Be careful running it in a Pi because it’s a little heavy for that depending on how you configure it. A Pi model 4 is probably OK, but you wouldn’t want to run it on a model 3 or something even older, and you’re going to want to use one with at least 4GB of RAM.
It will probably run even in a Pi Model 1, it’s just going to be a bit slow to interact with, and you’re not going to be able to do anything more complicated like enable the voice support (which you probably don’t want anyway, because I think it’s dependent on internet access for that, and then we’re back to the same problem as Alexa, although I don’t use it myself so I can’t say for sure).
I’ll get a lot of hate for this but when you say pi you mean pi4. I kept seeing this HA on lemmy and tried it on a pi2. I don’t know if it worked or not, it’s a very bloated piece of software. After an hour of waiting I installed docker and the HA instance on my main server (which is ancient) in under a minute.
It’s cool and all but my feit dimmers require some pcb work and flashing to be compatible so verify what devices you have before you hop in.
I used to have an automated building running on a bare 386 and a floppy drive. Hate on me all you want but sending simple commands like turn device on shouldn’t require a giant software package but otherwise HA is neat, just a lot of overhead i can’t exactly justify.
To be fair It has its uses i suppose. I’ve had one running pihole since the original pi came out.
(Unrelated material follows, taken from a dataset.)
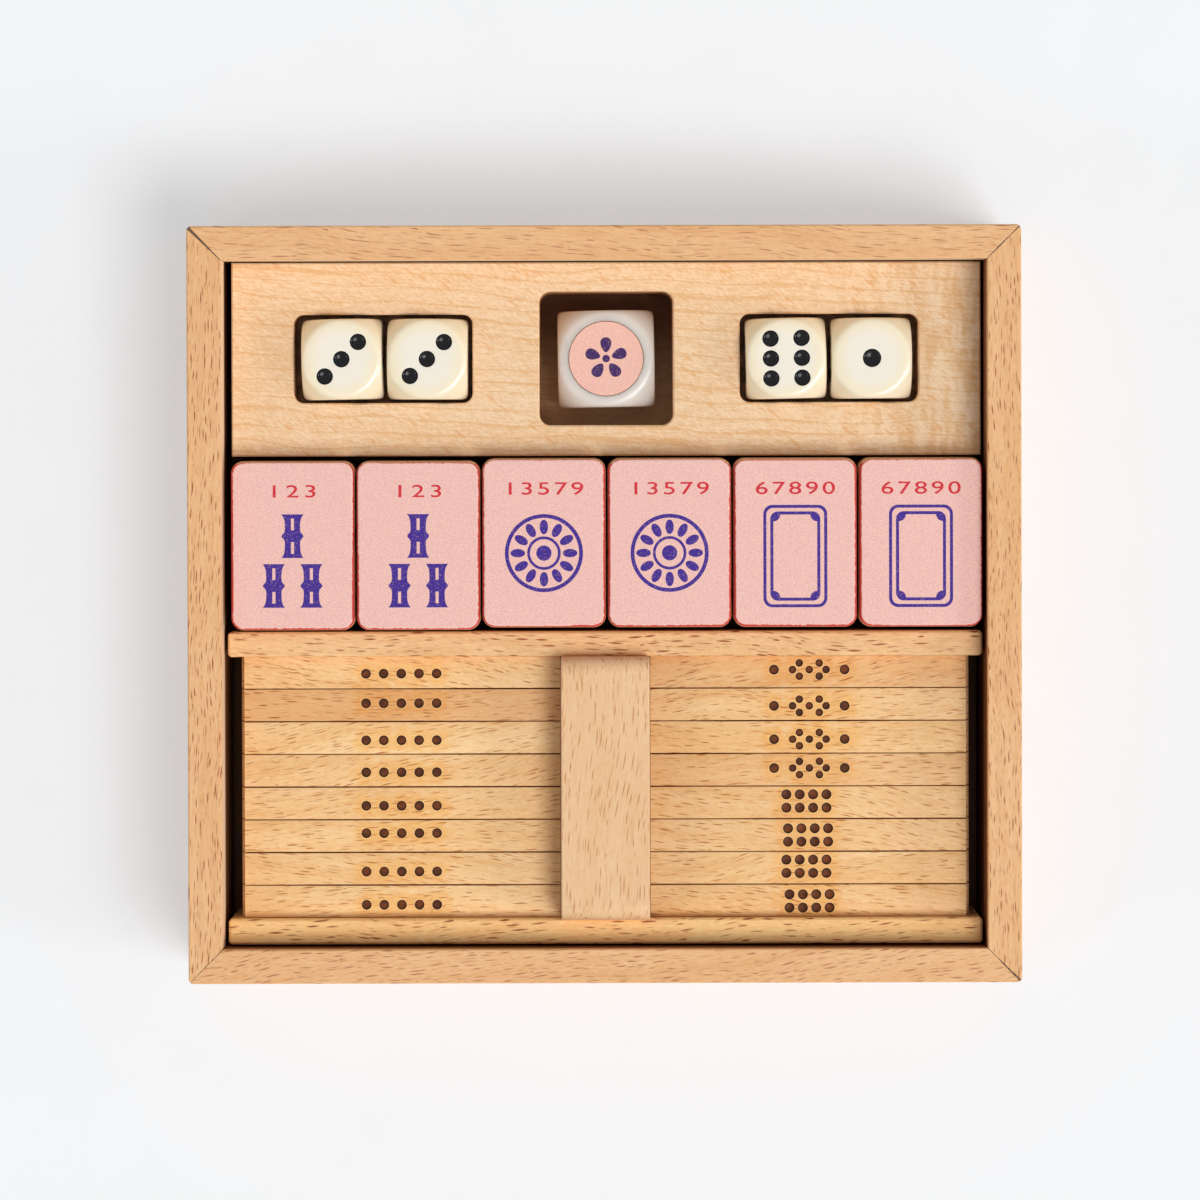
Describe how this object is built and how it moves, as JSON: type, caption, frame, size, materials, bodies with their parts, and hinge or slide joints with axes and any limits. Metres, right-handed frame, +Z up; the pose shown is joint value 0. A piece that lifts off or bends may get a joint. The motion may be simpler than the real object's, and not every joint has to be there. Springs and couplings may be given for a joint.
{
  "type": "mahjong case",
  "caption": "Low open wooden case holding a block with dice and a wind cube, two layers of tiles and a rack of counting sticks, all of which lift out.",
  "frame": {"origin": "on the surface that the case stands on, under the middle of its box", "axes": "+X to the right along the three rows, +Y from the stick rack to the dice block at the back, +Z up"},
  "size_m": [0.164, 0.1492, 0.036],
  "materials": {
    "frame_beech": "oiled beech, satin",
    "floor_board": "plain sanded board",
    "block_maple": "maple, satin lacquer",
    "rack_beech": "oiled beech, satin",
    "stick_wood": "sanded beech with burnt dots",
    "tile_wood": "sanded wood",
    "tile_pink": "fine leather grain",
    "dice_ivory": "polished ivory colour with black pips",
    "cube_opal": "polished opal white"
  },
  "bodies": {
    "case": {"frame_front": "frame_beech", "frame_back": "frame_beech", "frame_left": "frame_beech", "frame_right": "frame_beech", "case_floor": "floor_board"},
    "dice_block": {"dice_block": "block_maple"},
    "die_1": {"die_1": "dice_ivory"},
    "die_2": {"die_2": "dice_ivory"},
    "die_3": {"die_3": "dice_ivory"},
    "die_4": {"die_4": "dice_ivory"},
    "wind_cube": {"wind_cube": "cube_opal"},
    "lower_tile_1": {"lower_tile_1_core": "tile_wood", "lower_tile_1_face": "tile_pink"},
    "upper_tile_1": {"upper_tile_1_core": "tile_wood", "upper_tile_1_face": "tile_pink"},
    "lower_tile_2": {"lower_tile_2_core": "tile_wood", "lower_tile_2_face": "tile_pink"},
    "upper_tile_2": {"upper_tile_2_core": "tile_wood", "upper_tile_2_face": "tile_pink"},
    "lower_tile_3": {"lower_tile_3_core": "tile_wood", "lower_tile_3_face": "tile_pink"},
    "upper_tile_3": {"upper_tile_3_core": "tile_wood", "upper_tile_3_face": "tile_pink"},
    "lower_tile_4": {"lower_tile_4_core": "tile_wood", "lower_tile_4_face": "tile_pink"},
    "upper_tile_4": {"upper_tile_4_core": "tile_wood", "upper_tile_4_face": "tile_pink"},
    "lower_tile_5": {"lower_tile_5_core": "tile_wood", "lower_tile_5_face": "tile_pink"},
    "upper_tile_5": {"upper_tile_5_core": "tile_wood", "upper_tile_5_face": "tile_pink"},
    "lower_tile_6": {"lower_tile_6_core": "tile_wood", "lower_tile_6_face": "tile_pink"},
    "upper_tile_6": {"upper_tile_6_core": "tile_wood", "upper_tile_6_face": "tile_pink"},
    "rack": {"rack_rail_back": "rack_beech", "rack_rail_front": "rack_beech", "rack_floor": "floor_board", "rack_centre_block": "rack_beech"},
    "left_stick_stack": {"left_stick_stack": "stick_wood"},
    "left_stick_1": {"left_stick_1": "stick_wood"},
    "left_stick_2": {"left_stick_2": "stick_wood"},
    "left_stick_3": {"left_stick_3": "stick_wood"},
    "left_stick_4": {"left_stick_4": "stick_wood"},
    "left_stick_5": {"left_stick_5": "stick_wood"},
    "left_stick_6": {"left_stick_6": "stick_wood"},
    "left_stick_7": {"left_stick_7": "stick_wood"},
    "left_stick_8": {"left_stick_8": "stick_wood"},
    "right_stick_stack": {"right_stick_stack": "stick_wood"},
    "right_stick_1": {"right_stick_1": "stick_wood"},
    "right_stick_2": {"right_stick_2": "stick_wood"},
    "right_stick_3": {"right_stick_3": "stick_wood"},
    "right_stick_4": {"right_stick_4": "stick_wood"},
    "right_stick_5": {"right_stick_5": "stick_wood"},
    "right_stick_6": {"right_stick_6": "stick_wood"},
    "right_stick_7": {"right_stick_7": "stick_wood"},
    "right_stick_8": {"right_stick_8": "stick_wood"}
  },
  "joints": [
    {"name": "dice_block_lift", "type": "slide", "parent": "case", "child": "dice_block", "axis": [0, 0, 1], "range_m": [0, 0.045]},
    {"name": "die_1_lift", "type": "slide", "parent": "dice_block", "child": "die_1", "axis": [0, 0, 1], "range_m": [0, 0.03]},
    {"name": "die_2_lift", "type": "slide", "parent": "dice_block", "child": "die_2", "axis": [0, 0, 1], "range_m": [0, 0.03]},
    {"name": "die_3_lift", "type": "slide", "parent": "dice_block", "child": "die_3", "axis": [0, 0, 1], "range_m": [0, 0.03]},
    {"name": "die_4_lift", "type": "slide", "parent": "dice_block", "child": "die_4", "axis": [0, 0, 1], "range_m": [0, 0.03]},
    {"name": "wind_cube_lift", "type": "slide", "parent": "case", "child": "wind_cube", "axis": [0, 0, 1], "range_m": [0, 0.045]},
    {"name": "lower_tile_1_lift", "type": "slide", "parent": "case", "child": "lower_tile_1", "axis": [0, 0, 1], "range_m": [0, 0.04]},
    {"name": "upper_tile_1_lift", "type": "slide", "parent": "lower_tile_1", "child": "upper_tile_1", "axis": [0, 0, 1], "range_m": [0, 0.025]},
    {"name": "lower_tile_2_lift", "type": "slide", "parent": "case", "child": "lower_tile_2", "axis": [0, 0, 1], "range_m": [0, 0.04]},
    {"name": "upper_tile_2_lift", "type": "slide", "parent": "lower_tile_2", "child": "upper_tile_2", "axis": [0, 0, 1], "range_m": [0, 0.025]},
    {"name": "lower_tile_3_lift", "type": "slide", "parent": "case", "child": "lower_tile_3", "axis": [0, 0, 1], "range_m": [0, 0.04]},
    {"name": "upper_tile_3_lift", "type": "slide", "parent": "lower_tile_3", "child": "upper_tile_3", "axis": [0, 0, 1], "range_m": [0, 0.025]},
    {"name": "lower_tile_4_lift", "type": "slide", "parent": "case", "child": "lower_tile_4", "axis": [0, 0, 1], "range_m": [0, 0.04]},
    {"name": "upper_tile_4_lift", "type": "slide", "parent": "lower_tile_4", "child": "upper_tile_4", "axis": [0, 0, 1], "range_m": [0, 0.025]},
    {"name": "lower_tile_5_lift", "type": "slide", "parent": "case", "child": "lower_tile_5", "axis": [0, 0, 1], "range_m": [0, 0.04]},
    {"name": "upper_tile_5_lift", "type": "slide", "parent": "lower_tile_5", "child": "upper_tile_5", "axis": [0, 0, 1], "range_m": [0, 0.025]},
    {"name": "lower_tile_6_lift", "type": "slide", "parent": "case", "child": "lower_tile_6", "axis": [0, 0, 1], "range_m": [0, 0.04]},
    {"name": "upper_tile_6_lift", "type": "slide", "parent": "lower_tile_6", "child": "upper_tile_6", "axis": [0, 0, 1], "range_m": [0, 0.025]},
    {"name": "rack_lift", "type": "slide", "parent": "case", "child": "rack", "axis": [0, 0, 1], "range_m": [0, 0.045]},
    {"name": "left_stick_stack_lift", "type": "slide", "parent": "rack", "child": "left_stick_stack", "axis": [0, 0, 1], "range_m": [0, 0.035]},
    {"name": "left_stick_1_lift", "type": "slide", "parent": "left_stick_stack", "child": "left_stick_1", "axis": [0, 0, 1], "range_m": [0, 0.025]},
    {"name": "left_stick_2_lift", "type": "slide", "parent": "left_stick_stack", "child": "left_stick_2", "axis": [0, 0, 1], "range_m": [0, 0.025]},
    {"name": "left_stick_3_lift", "type": "slide", "parent": "left_stick_stack", "child": "left_stick_3", "axis": [0, 0, 1], "range_m": [0, 0.025]},
    {"name": "left_stick_4_lift", "type": "slide", "parent": "left_stick_stack", "child": "left_stick_4", "axis": [0, 0, 1], "range_m": [0, 0.025]},
    {"name": "left_stick_5_lift", "type": "slide", "parent": "left_stick_stack", "child": "left_stick_5", "axis": [0, 0, 1], "range_m": [0, 0.025]},
    {"name": "left_stick_6_lift", "type": "slide", "parent": "left_stick_stack", "child": "left_stick_6", "axis": [0, 0, 1], "range_m": [0, 0.025]},
    {"name": "left_stick_7_lift", "type": "slide", "parent": "left_stick_stack", "child": "left_stick_7", "axis": [0, 0, 1], "range_m": [0, 0.025]},
    {"name": "left_stick_8_lift", "type": "slide", "parent": "left_stick_stack", "child": "left_stick_8", "axis": [0, 0, 1], "range_m": [0, 0.025]},
    {"name": "right_stick_stack_lift", "type": "slide", "parent": "rack", "child": "right_stick_stack", "axis": [0, 0, 1], "range_m": [0, 0.035]},
    {"name": "right_stick_1_lift", "type": "slide", "parent": "right_stick_stack", "child": "right_stick_1", "axis": [0, 0, 1], "range_m": [0, 0.025]},
    {"name": "right_stick_2_lift", "type": "slide", "parent": "right_stick_stack", "child": "right_stick_2", "axis": [0, 0, 1], "range_m": [0, 0.025]},
    {"name": "right_stick_3_lift", "type": "slide", "parent": "right_stick_stack", "child": "right_stick_3", "axis": [0, 0, 1], "range_m": [0, 0.025]},
    {"name": "right_stick_4_lift", "type": "slide", "parent": "right_stick_stack", "child": "right_stick_4", "axis": [0, 0, 1], "range_m": [0, 0.025]},
    {"name": "right_stick_5_lift", "type": "slide", "parent": "right_stick_stack", "child": "right_stick_5", "axis": [0, 0, 1], "range_m": [0, 0.025]},
    {"name": "right_stick_6_lift", "type": "slide", "parent": "right_stick_stack", "child": "right_stick_6", "axis": [0, 0, 1], "range_m": [0, 0.025]},
    {"name": "right_stick_7_lift", "type": "slide", "parent": "right_stick_stack", "child": "right_stick_7", "axis": [0, 0, 1], "range_m": [0, 0.025]},
    {"name": "right_stick_8_lift", "type": "slide", "parent": "right_stick_stack", "child": "right_stick_8", "axis": [0, 0, 1], "range_m": [0, 0.025]}
  ]
}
Used PI2s in the past for OSMC and, even better, ambilight.
I think now a cheap android TV box you can flash is probably better for a simple less than 5watt device.
Besides the HA test I’ve been trying to use one to be an openvpn TAP interface but it’s been a fight and i think you just convinced me to do it in another docker instance on the server and save myself some headaches.
It seems like it would but the pivpn install script always hangs on me whether i I select openvpn or wireguard. Based on some reading I was lead to believe I needed to just use raw openvpn for a TAP interface. I’ve tried a few times but I always end up with CA issues or just flat out failure to connect.
It should be pretty simple, I’m just trying to bridge my network to a single remote device connected via cellular gateway. Maybe I’m just out of my depth. I’ve done it before with an old NAS years ago but I’ve tried a few step by step guides and no dice.
I’m using z-wave stuff but similar setup. Home Assistant does reach out to the cloud for some things like weather forecast and Google calendar but otherwise it will operate 100% without internet if needed. I also have cameras that while they aren’t air-gappend they are blocked from Internet access and can only talk to the NVR.
I’m fine walking to a light switch or walking to the thermostat.
When the hallway light was left on again it’s really damn nice to simply say “Turn Off Hallway Light” while staying under my nice warm covers. It’s also pretty swank to have the garage lights turn on when the garage door opens then turn themselves back off 5 minutes after the garage door closes. Someone left their closet light on? No problemo, my automation catches that and shuts it off.
Window coverings like blinds and drapes? Yeah, those are opening and closing automatically based on the position of the sun, even when I’m not home to do it. Did it rain while I was at work? Automation keeps my sprinklers from running tonight.
All of that is being done by Home Assistant and absolutely no Internet is required to make it work.
HA doesn’t have “Wake Word” yet. It supposed to be coming before the end of the year. Right now you have to PTT (Push To Talk) to make it listen and for the privacy minded this is actually better than an always listening device.
Still, a lot of people want WW support and it is on the road map.
When skynet comes online, I’ll die quickly, being mopped to death. You’ll have to struggle in the post apocalyptic hellscape where humans fight robots with A-10s for some reason.
You can have a privacy-first smart home. I have. I run Home Assistant in a docker container. No external services/plugins. My smart doorbell streams to my local nvr. If my internet is down, everything keeps working. And it's not even that hard anymore. It's become a lot easier over the last 2-3 years. Still not for non-techie users, but a lot better.
Docker is a way to run containers. Basically lightweight virtual servers. That makes it easy to run multiple servers on one machine. An NVR is a network video recorder. It's like a video security system like they use in stores where all cameras are viewed and recorded in a single place. I assume you know what a doorbell is 😄
Teach me your ways please! Setting up a Home Assistant seems like such a daunting task. I'm stalling converting my devices into it. Any tips for a (home assistant) beginner?